Wilson Ramos will crouch behind the plate on Sunday afternoon for the 23rd straight game. For a player with major knee surgery a year ago and two hamstring strains this season, that is no small accomplishment. In fact, it is a remarkable feat for any catcher. Playing the most arduous position in baseball, Ramos has been a stalwart over the past month. With Sunday’s start, Ramos’ streak will become the longest in baseball this season, passing Yadier Molina’s stretch of 22.
“I’m not trying to break records or nothing,” Ramos said before the game. “Because when I played 18 in a row I didn’t know about catching 22 in a row. In that moment, I say, ‘Okay, I got 18 already. Why not make more than that?’ For me, that’s a good test for my knee. It’s not easy. It’s not easy catching 22 games in a row. That made me feel good because now I know my knee and hamstring is good.”
So how did Ramos last the past 22 games? Arepas, traditional cornmeal patties from his native Venezuela that are often stuffed with cheese or meat.

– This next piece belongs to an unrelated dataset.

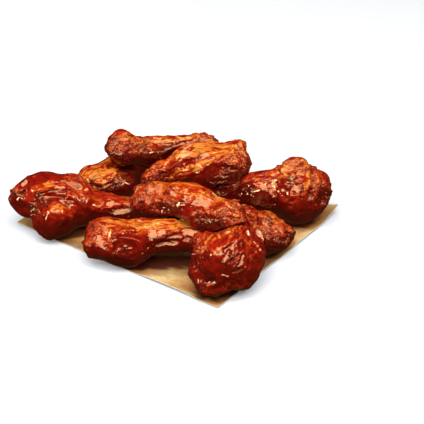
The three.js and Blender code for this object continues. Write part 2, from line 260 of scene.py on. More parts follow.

# %% [markdown]
# ## Marks placed one by one
#
# A recipe gives every wing the same mixture, but a real serving has accidents: a pool of sauce here, a burnt
# patch there, a fold that catches the light. A food stylist would point at the picture and say where. The
# script does the same. Each mark is a row of spots in the camera's picture, in pixels from its upper left
# corner, and a radius in millimetres. A ray from the camera finds each spot on the imported solid, so a mark
# sits on the wing itself and stays there from any side.
#
# Some kinds change the colour: gold bares the roasted skin, glow bares it a little and paints light on it,
# char burns it, and shade paints shade into it, as deep in the pile, and calms it. Some change the relief:
# crags, ridge, dip, and pool for thick sauce. The others tilt the skin until it mirrors one thing: shine the
# middle of the main light, gleam its edge, glint the strip on the left, spark the one on the right, and steep
# the dark beneath.

# %% What a stylist would place
MARKS = {
    "drumette_left": {
        "glint": [(1, (31, 211), (34, 207)), (1, (12, 191), (16, 189))],
        "steep": [(5, (48, 195), (62, 194))],
        "shade": [(6, (62, 228), (92, 226)), (3, (92, 216), (112, 216)), (3, (16, 200), (22, 204))],
        "pool": [
            (5, (26, 184), (44, 177), (58, 174)), (5, (16, 202), (24, 208)), (5, (50, 194), (62, 194)),
            (6, (44, 224), (56, 230)),
        ],
        "shine": [
            (1, (54, 187), (66, 186)), (2, (67, 183), (80, 187)), (1, (22, 184), (26, 181)),
            (2, (107, 202), (118, 204)), (3, (115, 212), (127, 211)), (1, (84, 190), (87, 189)),
        ],
        "gleam": [(2, (15, 191), (22, 193))],
        "gold": [(2, (34, 189), (44, 186), (52, 184))],
        "glow": [(5, (58, 211), (68, 211)), (3, (94, 206), (104, 206))],
        "crags": [(3, (64, 180), (80, 182)), (3, (30, 206), (34, 211))],
        "char": [(3, (38, 196), (46, 204)), (2, (30, 207), (34, 212)), (2, (12, 193), (20, 194))],
        "ridge": [
            (1, (64, 200), (69, 195)), (1, (72, 197), (84, 206)), (1, (84, 208), (88, 196)),
            (2, (34, 191), (52, 187)),
        ],
        "dip": [(3, (34, 200), (38, 214)), (2, (92, 200), (98, 202))],
    },
    "flat_back_left": {
        "shade": [(5, (116, 186), (136, 187)), (7, (126, 170), (132, 188)), (3, (118, 192), (106, 194))],
        "gold": [(5, (86, 177), (108, 175))],
        "glow": [(5, (84, 170), (106, 162))],
        "crags": [(5, (92, 187), (114, 182))],
        "ridge": [(1, (86, 182), (100, 183), (112, 180))],
        "shine": [(1, (94, 187), (100, 187)), (1, (104, 186), (110, 184))],
    },
    "drumette_right": {
        "shade": [
            (7, (218, 190), (244, 194)), (4, (262, 205), (286, 216)), (6, (240, 200), (274, 204)),
            (3, (284, 214), (300, 220)),
        ],
        "pool": [
            (4, (222, 190), (240, 193)), (4, (280, 186), (286, 192)), (6, (244, 190), (262, 196)),
            (6, (292, 210), (306, 208)),
        ],
        "glint": [
            (1, (253, 191), (259, 190)), (1, (265, 182), (265, 187)), (2, (270, 190), (275, 180)),
            (1, (291, 180), (296, 177)),
        ],
        "ridge": [
            (3, (292, 160), (304, 160)), (2, (316, 172), (318, 186), (313, 200)), (2, (318, 174), (324, 184)),
            (2, (308, 172), (308, 184), (303, 196)), (1, (278, 166), (284, 172), (292, 172)),
            (2, (284, 200), (292, 195), (298, 196)),
        ],
        "dip": [
            (2, (288, 166), (294, 172), (297, 180)), (2, (286, 196), (294, 206), (302, 210)),
            (2, (278, 172), (280, 164)), (2, (309, 160), (312, 168)), (2, (280, 177), (292, 178), (300, 181)),
            (2, (312, 176), (311, 190), (309, 202)), (2, (300, 190), (302, 186)),
            (2, (275, 176), (277, 190), (272, 202)),
        ],
        "steep": [(7, (230, 187), (248, 190)), (5, (252, 196), (266, 200)), (4, (296, 204), (306, 202))],
        "crags": [(5, (284, 166), (304, 164)), (5, (316, 180), (324, 196))],
        "gold": [(4, (286, 168), (306, 168)), (2, (308, 174), (307, 184), (303, 195))],
        "glow": [(4, (260, 182), (272, 178)), (3, (284, 200), (294, 198))],
        "shine": [(1, (260, 174), (263, 174)), (2, (282, 170), (290, 168))],
        "char": [(2, (290, 179), (294, 183)), (1, (301, 188), (303, 188))],
    },
    "flat_front_left": {
        "glint": [(1, (91, 241), (94, 236)), (1, (108, 240), (110, 232)), (1, (104, 244), (108, 243))],
        "steep": [(7, (120, 243), (140, 243))],
        "shade": [(4, (150, 256), (184, 254)), (3, (108, 258), (130, 264))],
        "gold": [(3, (108, 223), (130, 223)), (3, (132, 226), (160, 223), (186, 223))],
        "pool": [(8, (122, 242), (140, 244)), (4, (92, 251), (104, 253)), (3, (162, 250), (184, 246))],
        "shine": [
            (3, (151, 235), (158, 236)), (2, (159, 233), (168, 234)), (2, (169, 235), (179, 237)),
            (2, (184, 231), (192, 234)), (2, (158, 244), (175, 243)), (4, (96, 238), (102, 243)),
            (2, (104, 230), (107, 232)),
        ],
        "ridge": [
            (1, (110, 230), (112, 236), (110, 245)), (1, (82, 240), (86, 246)),
            (1, (114, 235), (122, 231), (132, 230)), (1, (150, 240), (166, 238), (180, 238)),
        ],
        "dip": [(2, (113, 238), (114, 250)), (2, (122, 246), (126, 251)), (2, (160, 240), (178, 239))],
        "crags": [(3, (92, 226), (102, 228))],
        "char": [(2, (122, 247), (126, 251))],
    },
    "flat_right_front": {
        "shade": [(2, (270, 244), (280, 246))],
        "gold": [(2, (272, 214), (276, 221))],
        "crags": [(9, (264, 222), (286, 238))],
        "shine": [(1, (262, 222), (268, 226))],
        "ridge": [(1, (276, 226), (284, 236))],
        "dip": [(2, (270, 230), (276, 238))],
    },
    "drumette_front": {
        "pool": [
            (6, (222, 262), (236, 246)), (5, (210, 258), (222, 268)), (5, (246, 272), (258, 264)),
            (4, (214, 244), (232, 232)), (3, (246, 229), (252, 238), (260, 250)),
        ],
        "glint": [(1, (194, 254), (198, 250)), (2, (208, 283), (215, 281))],
        "spark": [(1, (246, 230), (251, 239)), (1, (253, 241), (259, 250)), (1, (256, 230), (263, 241))],
        "shade": [(3, (186, 246), (190, 252)), (2, (206, 278), (214, 279))],
        "gold": [(2, (201, 250), (208, 241)), (3, (214, 236), (238, 226))],
        "glow": [
            (5, (250, 264), (261, 257)), (4, (214, 246), (226, 238)), (3, (206, 288), (226, 286), (242, 282)),
        ],
        "gleam": [
            (2, (222, 264), (226, 255)), (3, (229, 250), (237, 240)), (1, (230, 261), (243, 251)),
            (1, (233, 271), (245, 267)),
        ],
        "shine": [
            (1, (224, 262), (228, 252)), (1, (231, 248), (236, 239)), (1, (238, 266), (243, 255)),
            (1, (222, 273), (228, 277)), (1, (222, 234), (236, 228)),
        ],
        "ridge": [
            (1, (243, 228), (250, 236), (255, 244), (262, 253)), (1, (256, 229), (264, 237), (268, 242)),
            (1, (258, 242), (262, 247), (264, 252)), (2, (192, 272), (199, 283), (203, 292)),
            (2, (204, 284), (212, 281), (220, 280)), (2, (206, 291), (215, 293), (226, 289)),
            (2, (240, 288), (250, 282), (254, 276)), (1, (196, 252), (204, 254), (212, 254)),
        ],
        "dip": [
            (2, (206, 276), (212, 279)), (2, (214, 287), (224, 284)), (3, (230, 279), (238, 282)),
            (1, (247, 227), (256, 238), (263, 250)), (2, (190, 262), (196, 268)),
        ],
        "crags": [(4, (198, 244), (206, 254))],
    },
    "flat_centre": {
        "ridge": [
            (2, (140, 194), (150, 190)), (2, (145, 198), (147, 213)), (2, (156, 198), (158, 214)),
            (1, (136, 198), (137, 208)),
        ],
        "dip": [
            (1, (152, 196), (162, 200)), (2, (141, 198), (142, 212)), (2, (151, 198), (152, 214)),
            (2, (196, 210), (197, 222)),
        ],
        "glint": [(1, (135, 192), (138, 187)), (1, (140, 200), (143, 195))],
        "shade": [(4, (134, 215), (178, 218)), (3, (160, 207), (176, 212)), (3, (200, 224), (220, 225))],
        "crags": [
            (6, (138, 191), (158, 192)), (4, (164, 198), (174, 206)), (6, (202, 216), (224, 218)),
            (4, (228, 208), (238, 212)),
        ],
        "glow": [(5, (156, 185), (182, 185), (216, 196))],
        "gold": [(2, (176, 189), (192, 193))],
        "pool": [(3, (180, 204), (200, 206))],
        "shine": [
            (2, (168, 192), (180, 196)), (3, (183, 197), (195, 199)), (4, (197, 201), (208, 203)),
            (1, (212, 192), (218, 194)), (1, (226, 203), (230, 207)), (2, (148, 190), (160, 189)),
        ],
    },
    "flat_right": {
        "glint": [(1, (229, 161), (233, 157)), (1, (210, 160), (213, 157))],
        "ridge": [
            (2, (240, 143), (243, 143)), (1, (236, 146), (247, 158)), (1, (174, 159), (186, 155), (200, 155)),
            (1, (169, 179), (180, 171), (192, 167)), (1, (181, 179), (192, 171), (204, 166), (214, 160)),
            (1, (162, 168), (170, 158)), (1, (166, 174), (174, 168)),
        ],
        "dip": [
            (2, (246, 149), (249, 152)), (1, (176, 175), (188, 170)), (1, (172, 167), (184, 160), (200, 158)),
            (1, (206, 157), (200, 159)),
        ],
        "steep": [(3, (172, 164), (192, 160)), (5, (204, 176), (222, 170))],
        "shade": [(5, (208, 186), (236, 179))],
        "pool": [(3, (206, 184), (220, 183)), (3, (174, 164), (194, 159)), (4, (192, 178), (214, 168))],
        "crags": [(5, (236, 152), (244, 166)), (3, (150, 176), (160, 176)), (4, (224, 172), (242, 168))],
        "gold": [
            (4, (196, 151), (208, 143)), (2, (173, 158), (184, 153), (198, 153)),
            (2, (170, 178), (180, 170), (191, 167)), (2, (181, 178), (190, 172), (209, 160)),
        ],
        "glow": [(5, (180, 152), (200, 144), (228, 150))],
        "shine": [
            (2, (176, 156), (186, 153), (197, 154)), (1, (184, 148), (190, 145)), (1, (163, 166), (170, 158)),
            (1, (196, 164), (201, 166)), (1, (226, 163), (229, 160)),
        ],
    },
    "flat_top": {
        "glint": [(1, (112, 148), (114, 140)), (1, (117, 150), (119, 146)), (1, (150, 138), (160, 138))],
        "shade": [(5, (112, 158), (130, 161), (150, 158), (168, 151)), (1, (172, 144), (184, 142))],
        "crags": [(6, (112, 142), (114, 156)), (4, (124, 140), (144, 146))],
        "gold": [(1, (144, 139), (170, 140), (198, 136))],
        "glow": [(4, (124, 136), (150, 138), (176, 136))],
        "gleam": [(1, (150, 141), (168, 141)), (1, (172, 139), (190, 138))],
        "shine": [(1, (201, 139), (211, 140))],
        "ridge": [(1, (142, 141), (170, 141), (200, 137))],
        "dip": [(1, (172, 144), (192, 140))],
        "char": [(1, (139, 144), (143, 146))],
    },
}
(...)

After Ramos had two surgeries to repair his torn MCL and damaged ACL during the summer of 2012, he worked diligently to rehab and lose weight, believing a leaner frame would put less strain on his weaker knee. Ramos reported to spring training thinner, having replaced fat with muscle. He is listed at 6 feet, 220 pounds. But then he strained his hamstring for the first time in mid-April and again in mid-May.
“Since last year, I have been doing diet and working out,” Ramos said. “After I pulled my hamstring the second time, Ian [Desmond] tell me, ‘Stop that. Keep eating arepa, pasta, everything. Get your weight, your normal weight. You was 250 pounds and you never pulled your hamstring. Nothing. Now you lost weight and you started pulling your hamstring.’”
During his dieting, Ramos ate salads, vegetables, chicken and fish. Since his return from his second hamstring strain on July 4, he began eating “everything” again, including his beloved arepas. Ramos makes them for himself for breakfast every day, often filling them with cheese or ham.
“I’m playing better and feeling better,” he said. “If eat every day arepa, I can play every day,” he added with a smile.
Ramos has indeed played well during this exhausting stretch of games. The Nationals pitching staff has posted a 3.30 ERA in that span. He is hitting .226, but is slugging .452 thanks to six home runs and 19 RBI. The team is 16-6 in that span.
The streak, however, will end. When told that the longest streak of consecutive games caught belonged to Frankie Hayes, who was behind the plate for 312 straight games from 1943 to 1946, Ramos shook his head in disbelief. “I’m not gonna make that,” he said. “Not for me.”
In fact, despite the assistance of arepas, Ramos wants to rest on Monday. After 23 straight games, he thinks he finally needs a break. “After today, I may rest,” he said.